Тем более что кошачья природа, несомненно, существует, и наша связь с кошкой — взаимодействие ее и нашей природы. Но сознание, но язык, история — перебьют меня, — куда уж тут бедному зверьку! Не будем, однако, зазнаваться и отделять высокую сферу духа от элементарных ощущений. Лучше воспользуемся присутствием домашнего любимца, который как раз потягивается на кресле, и постараемся забыть о выводах философов нашего столетия, уверяющих нас, что никакой человеческой природы не существует. Возможно, сложно отстаивать существование человеческой природы в беспощадном потоке перемен, но когда я с удовольствием смотрю на кошку, которая зевает, показывая розовый язычок, то, несомненно, ощущаю свою природу. И — подчеркнем это — совсем не все равно, существует человеческая природа или нет. Только если она есть, можно пытаться установить, что в наших законах и институтах ей благоприятствует, а что, противореча ей, вредит. Вот так, от кошек до важной философской проблемы. Хотя они не подозревают об этом, поставим это им в заслугу.
Отклеивается
То, что я скажу, поймет каждый, кто пережил подобный момент, например, в результате какого-нибудь исторического переворота, когда жизнь в человеческом социуме внезапно открывается с неожиданной стороны. Впрочем, если принять во внимание, что в этом столетии было множество исторических переворотов, у многих из нас есть такой опыт.

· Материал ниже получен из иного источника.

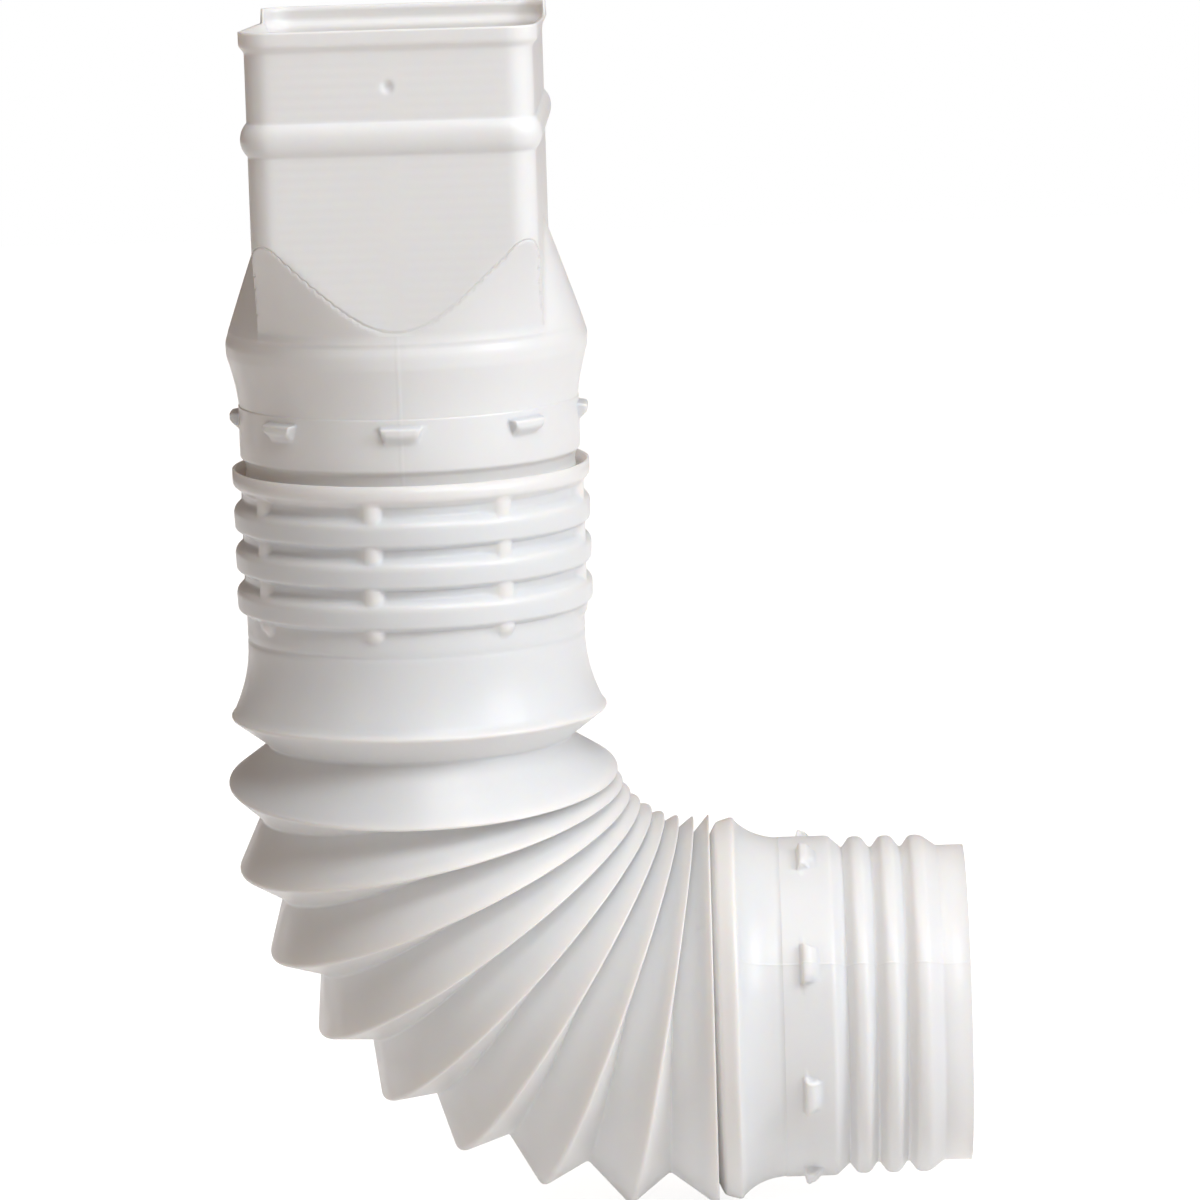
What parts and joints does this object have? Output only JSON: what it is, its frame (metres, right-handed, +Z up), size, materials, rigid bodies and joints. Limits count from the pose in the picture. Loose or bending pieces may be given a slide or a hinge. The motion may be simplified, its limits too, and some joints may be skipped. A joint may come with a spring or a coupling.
{
  "type": "downspout adapter",
  "caption": "Rectangular downspout socket that turns round and plugs into the bell of a flexible elbow, whose bellows is bent to a right angle.",
  "frame": {"origin": "middle of the rectangular socket's mouth, in the plane of its rim", "axes": "+Z up out of the socket's mouth, against the flow; +X towards the side that the outlet points to; -Y is the front, with the screw dimple"},
  "size_m": [0.2299, 0.1295, 0.3759],
  "materials": {
    "white_plastic": "satin"
  },
  "bodies": {
    "root": {"downspout_adapter": "white_plastic", "flexible_elbow": "white_plastic"}
  },
  "joints": []
}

Это происходит так: мы ходим, смотрим, испытываем сочувствие или гнев и вдруг осознаем, что вся эта действительность вне слов. То есть о ней ничего нет в газетах, книгах, сообщениях, ничего нет в поэзии, прозе или на экране. От этой простой действительности, познаваемой обычнейшим образом, отклеилась другая, автономная, замкнутая в языке, не похожая на первую. В удивлении мы задаем себе вопрос: может, это сон? фата-моргана? Ткань языковых символов обвивает нас, как кокон, и оказывается достаточно прочной, чтобы мы начали сомневаться в адекватности наших ощущений.

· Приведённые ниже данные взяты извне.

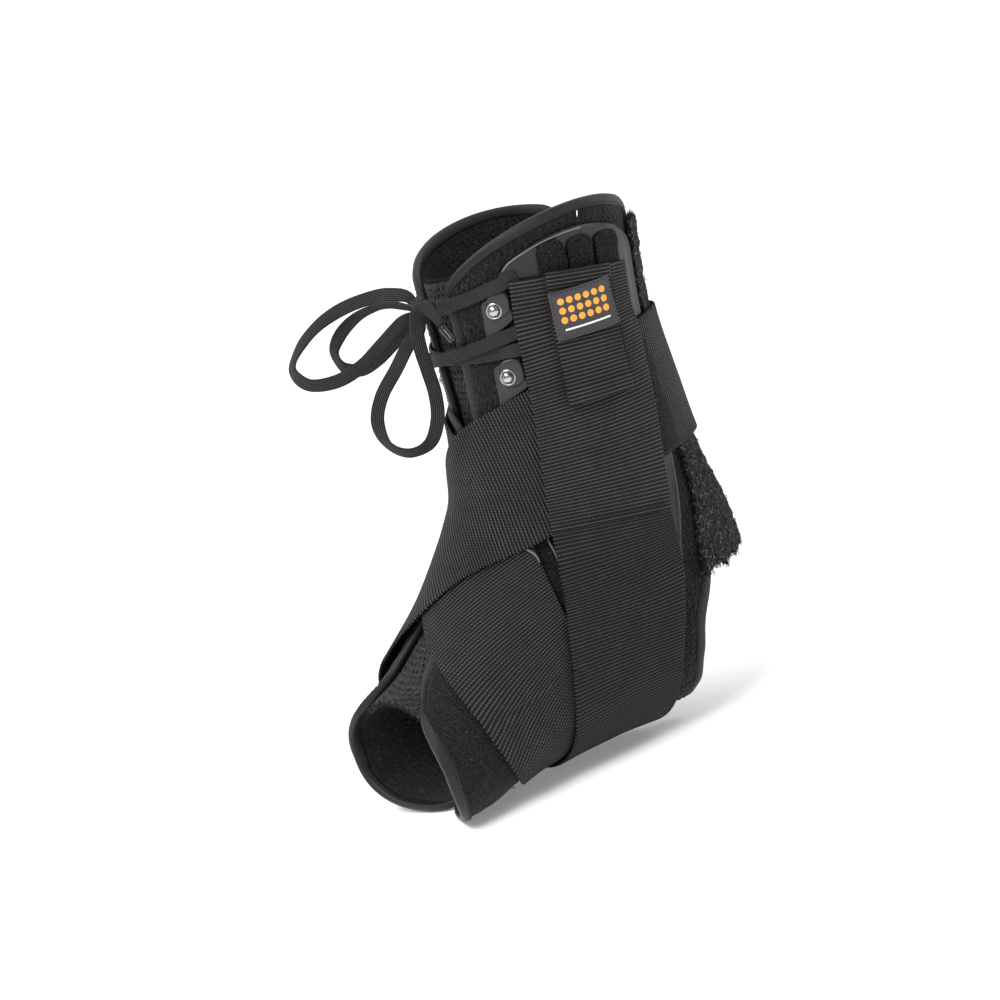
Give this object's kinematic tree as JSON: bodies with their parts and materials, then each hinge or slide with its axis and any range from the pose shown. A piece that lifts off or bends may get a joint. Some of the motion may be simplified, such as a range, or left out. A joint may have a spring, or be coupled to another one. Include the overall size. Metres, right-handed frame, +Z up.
{
  "type": "laced ankle brace",
  "caption": "Laced fabric ankle boot with stiff side stays, crossing instep straps and side straps, open at the heel and toes; holds the ankle steady.",
  "frame": {"origin": "on the plane under the sole straps, below the middle of the leg", "axes": "+Z up along the leg, -Y towards the toes, +X towards the outer side of the left ankle"},
  "size_m": [0.103, 0.1801, 0.2256],
  "materials": {
    "pile": "fluffy loop pile",
    "binding": "woven binding tape",
    "mesh": "padded spacer mesh",
    "elastic": "knitted elastic",
    "webbing": "ribbed webbing",
    "hooks": "hook tape",
    "plastic": "satin",
    "tab": "coated fabric",
    "lace": "woven lace",
    "rivet": "polished",
    "rubber": "matte, moulded"
  },
  "bodies": {
    "root": {"outer_panel": "pile", "inner_panel": "pile", "outer_loop_patch": "pile", "inner_loop_patch": "pile", "outer_edge_binding": "binding", "inner_edge_binding": "binding", "tongue": "mesh", "achilles_elastic": "elastic", "outer_cross_strap": "webbing", "inner_cross_strap": "webbing", "outer_lift_elastic": "webbing", "inner_lift_elastic": "webbing", "outer_lift_strap": "webbing", "inner_lift_strap": "webbing", "outer_pull_tab": "webbing", "inner_pull_tab": "webbing", "outer_hook_strip_1": "hooks", "outer_hook_strip_2": "hooks", "outer_hook_strip_3": "hooks", "inner_hook_strip_1": "hooks", "inner_hook_strip_2": "hooks", "inner_hook_strip_3": "hooks", "outer_stay_plate": "plastic", "inner_stay_plate": "plastic", "aglet": "plastic", "outer_lace_tab_upper": "tab", "inner_lace_tab_upper": "tab", "outer_lace_tab_lower": "tab", "inner_lace_tab_lower": "tab", "outer_top_lace": "lace", "inner_top_lace": "lace", "middle_lace_under": "lace", "middle_lace_over": "lace", "lower_lace": "lace", "lace_knot": "lace", "bow_loop_large": "lace", "bow_loop_small": "lace", "bow_loop_hanging": "lace", "outer_rivet_upper": "rivet", "inner_rivet_upper": "rivet", "outer_rivet_lower": "rivet", "inner_rivet_lower": "rivet", "label": "rubber"}
  },
  "joints": []
}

Пережив такое, мы начинаем испытывать недоверие к литературе. И требовать от нее реализма, что приводит в конце концов к псевдореализму, и прямоты, которую нельзя вынести. В девятнадцатом веке о романе говорили, что он должен быть «зеркалом, в котором отражаются все закоулки», но «реалистические» романы врали напропалую, убирая из поля зрения нежелательные или запретные темы. В «Кукле» Пруса нет ничего похожего на тогдашнюю истинную Варшаву, хотя молодые поколения читателей об этом и не догадываются. Настоящий капиталистический Лондон девятнадцатого века в романах едва представлен — разве что на нескольких страницах у Диккенса, — а каким этот Вавилон блуда и нищеты показался чужестранцу, мы узнаем, заглянув в «Зимние заметки о летних впечатлениях» Достоевского.
Двадцатый век принес литературу, по воле политической власти уподобившуюся разрисованной «сценками из жизни» ширме, задача которой — скрыть, что за ней происходит. Это называлось социалистическим реализмом. Однако же запреты и требования государства — лишь одна из причин деления на то, что испытано, и то, что описано. Ткань языка имеет постоянную склонность отклеиваться от действительности, и наши усилия приклеить ее обратно по большей части безуспешны, хотя — мы ощущаем это — совершенно необходимы.
Табу
Табу, или «нельзя», было основой феодального строя на островах Полинезии и состояло в том, что некоторые люди (например, вожди и жрецы), а также некоторые места и предметы считались неприкосновенными. Из-за доктора Фрейда и его последователей мы научились связывать слово «табу» с сексом, но островитянам не приходило в голову, что какие-то телесные акты могут быть запретными. На Гавайях это стало камнем преткновения при знакомстве с цивилизацией белого человека. Молодой английский моряк, Томас Мэнби, попавший на Гавайи в 1791 году, описывает (облизываясь при этом) толпу девушек на палубе их корабля — они добрались туда на лодках или вплавь и остались на несколько дней. Когда в Гонолулу появились протестантские миссионеры, они особенно рьяно искореняли этот обычай, и доходило до скандалов, потому что капитаны требовали развлечений для своих матросов.
Когда за два-три десятилетия табу, нарушение которого каралось смертью, на Гавайях постепенно исчезло, это было равнозначно концу местной цивилизации, и миссионеры-протестанты (чудовища) застали общество в состоянии полного разложения, не знающим, как жить. Они ввели понятие греха, а оно включало в себя не только секс, но также танцы и игры, за которые грозили адские кары.
История нашей цивилизации — это история меняющихся табу. В нашем столетии утопии — такие, как советское государство, — пользовались принципом табу, чтобы сохранить себя, и постепенное ослабление запретов было знаком: впереди повторение того же, что случилось с гавайским феодализмом.